In my early 20s, like many people, I was lucky. Nothing had gone terribly wrong, yet. I had the confidence of someone who has no experience ~ that is to say I was wildly confident, for very little reason. I didn’t understand that life is a crapshoot. I thought I was in control. I believed in ideas like being the captain of your own ship, when realistically life is more like being on a vast ship, part of which is burning because some selfish, greedy bastard set it on fire, where most of us have a third or second class ticket and can’t get out the smoky lower levels, over time becoming more and more at risk of death from pollution-induced COPD.
In my late 20s, I also didn’t understand that even though life is a crapshoot, I could be deliberate in it in a very specific way. Not with goals but more with how I approached and saw the world. Our perspective can change everything, including what happens to us. The 29– and 30- year old me in this novel does not understand that. That me lets life come to her, wash over her with no objection, no thought to say, “that’s not for me”, because she doesn’t know who she is yet. She begins the novel in a doctors’ office, where something is physically off.
The book is structured in three parts. I really enjoy parts. I guess they are like acts in a screenplay. It’s very satisfying to me to split up my story into 30k sections and find it works. That feels like a book to me. I want to slide in real things from life and I’ve been gathering them - lists, emails, conversations. I really love real life dialogue and would love to write a book that was entirely that at some point. I’m also exploring autofiction ~ reading as much memoir and autofiction as I can get my hands on to try to understand more about how to write fiction based on the truth (more on why I’m so interested in “truth” in a later essay). I always start books at the beginning, but very quickly I know the ending. That’s how I know it’s a book ~ it’s going somewhere, and it’s going to take telling the story to get there. It’s contained and yet there’s a lot to say. That’s really the right cocktail. I’ve started writing it and, because the set up is always the easiest part (lots to say that I have to let the reader know about), it’s going well. The first third of this book is going to keen very closely to reality, and it’s going to be set in the late summer of the year I was 29 and then turned 30. It’s going to be about growing up as an adult.

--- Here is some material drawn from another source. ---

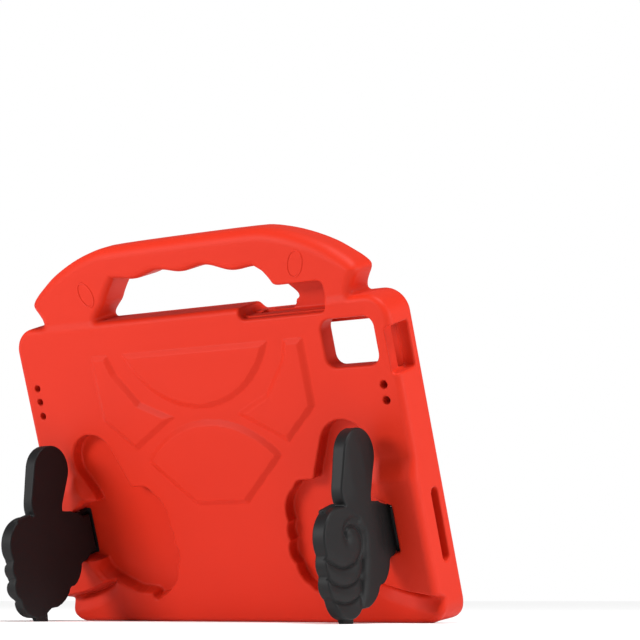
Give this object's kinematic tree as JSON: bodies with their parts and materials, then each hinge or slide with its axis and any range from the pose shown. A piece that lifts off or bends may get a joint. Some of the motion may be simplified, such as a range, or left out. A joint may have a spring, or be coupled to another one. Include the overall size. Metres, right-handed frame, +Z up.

I read an article in The Guardian recently about sad girl fiction. This novel, I guess, is sad girl fiction, except she’s not sad or passive. She’s a bit lost, which is different. Maybe she’s not even lost. She’s searching, which is different again. Sad girl fiction is said to be watching women come apart “over relatively low stakes things” (Pip Finkemeyer). The article mentions careers stalling and being unsatisfying, relationship breakdowns, the state of the world… but what are these occurrences if not the stuff of life? The longing for meaningful work, love, and safety, and the frustration of not getting it. We all need meaning, comfort, family (chosen or otherwise), security, the ability to obtain resources ~ even those of us living through war, famine, danger. No ~ especially those of us living under those circumstances.
So, yes, my book is about some of these “low stakes things”. But moreover, it’s about one pervasive cultural narrative that we regard as the only way to happiness. Uni ~ job ~ good career ~ partner ~ house ~ marriage ~ baby ~ more success. Even those of us who identify as progressive and thoughtful can cling subconsciously to this narrative, and yet one look up shows us not everybody gets to be the golden couple; a thought to our extended family and we each know someone who couldn’t have, or struggled to have, children. Know anyone in an unsatisfying or poorly paid job? How many people do you know that own property? (I’m looking at you, Gen Z.)
I can not live in a world where there is only one way to be happy ~ and luckily I don’t. So this book is about not getting what you believed you would get, not getting what you want, not becoming who you thought you’d be, but being happy.